Côté planification, une série de plans sectoriels à même d’assurer une croissance économique forte, durable et créatrice de richesses, a été mise en place par les pouvoirs publics.

D’un autre côté, dans le cadre de sa stratégie globale d’ouverture et de libéralisation, le Maroc a procédé, durant la dernière décennie, à la mise en place d’un cadre juridique propice au développement de ses relations commerciales avec certains de ses partenaires potentiels, à travers la conclusion de plusieurs accords de libre-échange donnant l’accès en franchise de droit de douane à un marché de plus d’un milliard de consommateurs.

 

Country Reports (CR): Quels sont les avantages compétitifs uniques dans le secteur de l’infrastructure marocaine face aux autres économies de la région de l’Afrique du Nord ?

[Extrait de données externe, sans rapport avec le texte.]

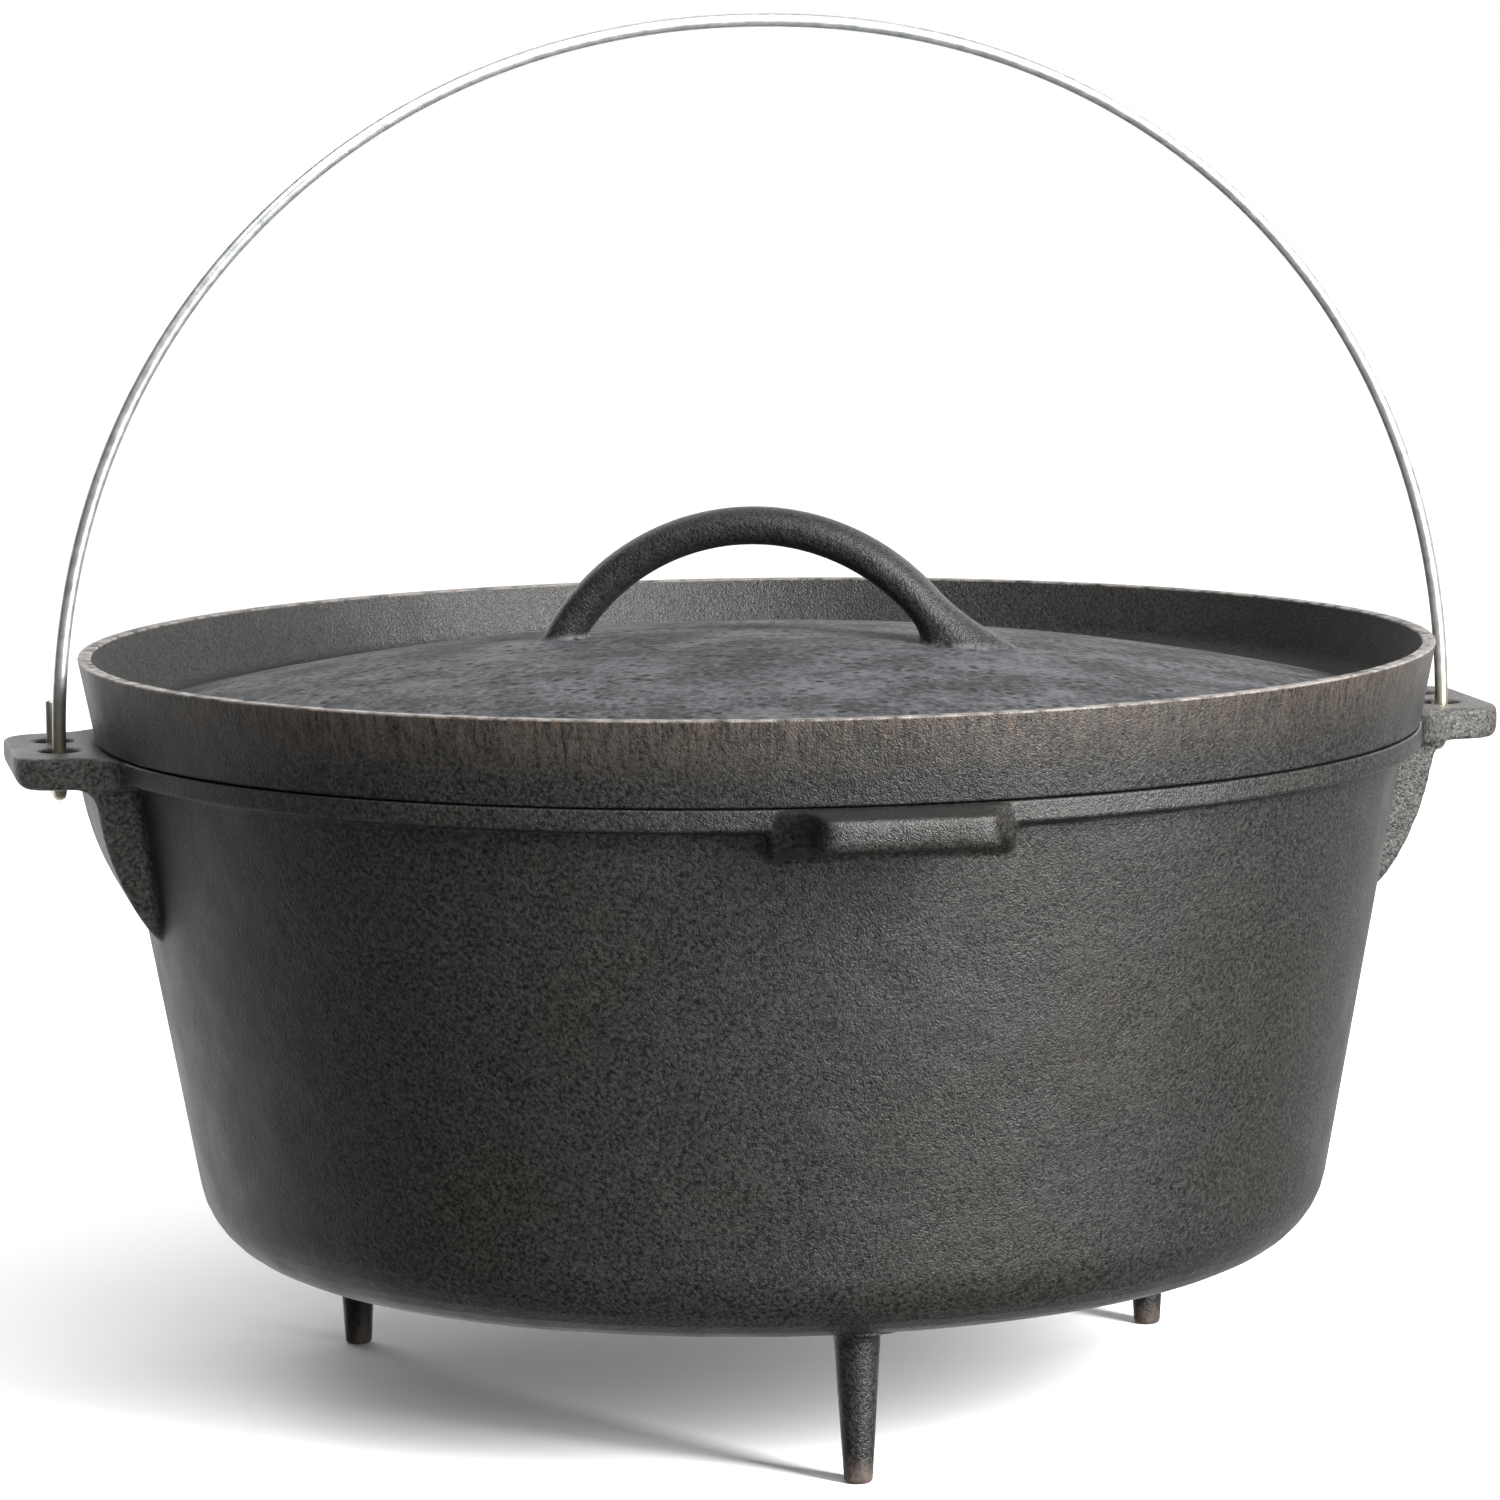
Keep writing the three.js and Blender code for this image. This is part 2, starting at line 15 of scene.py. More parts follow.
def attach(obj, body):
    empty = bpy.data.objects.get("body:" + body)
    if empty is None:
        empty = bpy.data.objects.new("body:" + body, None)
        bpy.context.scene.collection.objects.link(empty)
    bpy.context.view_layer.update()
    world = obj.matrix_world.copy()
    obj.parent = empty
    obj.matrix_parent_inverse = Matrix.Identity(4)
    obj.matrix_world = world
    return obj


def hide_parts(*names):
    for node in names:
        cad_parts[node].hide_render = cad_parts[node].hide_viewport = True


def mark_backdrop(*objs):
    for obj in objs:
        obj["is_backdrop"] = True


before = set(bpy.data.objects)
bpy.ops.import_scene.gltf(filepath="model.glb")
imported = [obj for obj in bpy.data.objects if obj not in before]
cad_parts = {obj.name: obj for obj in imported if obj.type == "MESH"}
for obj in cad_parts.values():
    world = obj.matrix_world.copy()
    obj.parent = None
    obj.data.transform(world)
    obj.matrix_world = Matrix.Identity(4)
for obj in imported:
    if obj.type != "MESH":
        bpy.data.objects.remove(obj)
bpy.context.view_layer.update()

MM = 0.001

# ------------------------------------------------------------------ sizes, as in the CAD source

LEG_HEIGHT = 36.7
POT_DEPTH = 127.6
POT_TOP_RADIUS = 158.3
WALL_SLOPE = math.tan(math.radians(10.2))
POT_CORNER_RADIUS = 21.0
WALL_THICKNESS = 5.2
FLOOR_THICKNESS = 5.5
BAND_PROUD = 4.8
BAND_HEIGHT = 5.8
MOUTH_INSET = 10.1

LEG_INSET = 23.4
LEG_ANGLES = (-90, 18, 147)
LEG_TIP_RADIUS = 3.3
LEG_ROOT_RADIUS = 5.6
LEG_TIP_ROUND = 1.1
LEG_ROOT_FILLET = 3.2
LEG_ROOT_SINK = 0.4

EAR_RISE = 0.7
EAR_THICKNESS = 7.8

LID_SEAT_GAP = 0.3
LID_INSET = 0.5
LID_FLANGE_FLARE = 3.9
LID_FLANGE_HEIGHT = 20.05
LID_FLANGE_TOP_THICKNESS = 3.2
LID_FLANGE_BASE_THICKNESS = 4.3
LID_PLATE_THICKNESS = 5.0
DOME_ABOVE_RIM = 1.7
FLANGE_FILLET = 5.3
BEAD_DEPTH = 2.4
BEAD_MOUTH_GAP = 1.6
BEAD_WIDTH = 4.5

HANDLE_ARC_RADIUS = 57.0
HANDLE_TOP_ABOVE_RIM = 33.3
HANDLE_TURN = math.radians(-24.4)
HANDLE_BAR = (9.4, 12.5)  # height in the arc's plane, and width across it
HANDLE_SLIM_FOOT = (8.4, 13.5)
HANDLE_BROAD_FOOT = (29.0, 20.0)
HANDLE_FLARE_LENGTH = 20.0
HANDLE_FOOT_SINK = 6.2

WIRE_RADIUS = 1.65
BAIL_LID_GAP = 4.35
BAIL_RISE = 171.6
BAIL_FULLNESS = 2.085
HOOK_SPACING = 21.0
HOOK_BEND_RADIUS = 4.2
HOOK_SLACK = 1.7
STUB_HEIGHT = 9.8

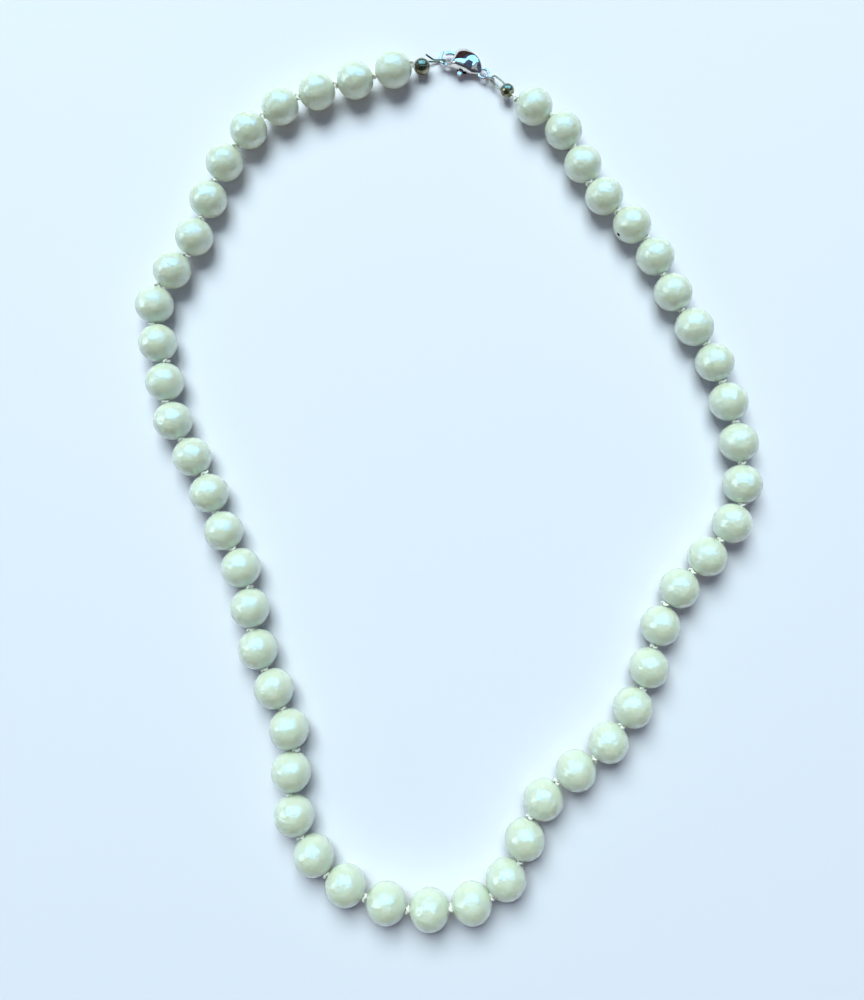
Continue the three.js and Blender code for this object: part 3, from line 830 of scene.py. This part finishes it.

Le potentiel de la région de l’Afrique du Nord en matière de développement n’est plus à démontrer, les investisseurs étrangers demeurent toutefois sceptiques quant à la défaillance des infrastructures, l’instabilité politique et l’insécurité. Or, le Maroc, fort par son potentiel de croissance important couplé à une situation politico-sécuritaire stable, démontre des arguments de poids pour non seulement rassurer, mais aussi encourager les investissements étrangers. En effet :

  • Le Maroc bénéficie d’une position géostratégique intéressante pour les investisseurs ;
  • Le Maroc s’est doté d’infrastructures routières, portuaires, ferroviaires, aéroportuaires et logistiques dignes des pays développés ;
  • Avec la plus grande station solaire au monde, Noor 1, et des parcs éoliens gigantesques, le Maroc est à l’avant-garde africaine en matière d’énergies renouvelables ; et comme il a été annoncé par Sa Majesté le Roi, que Dieu L’Assiste, lors de la COP 22 à Paris, le Royaume du Maroc envisage d’atteindre 52 % du mix énergétique, d’origine renouvelable à l’horizon 2020.
  • Un potentiel industriel énorme et diversifié.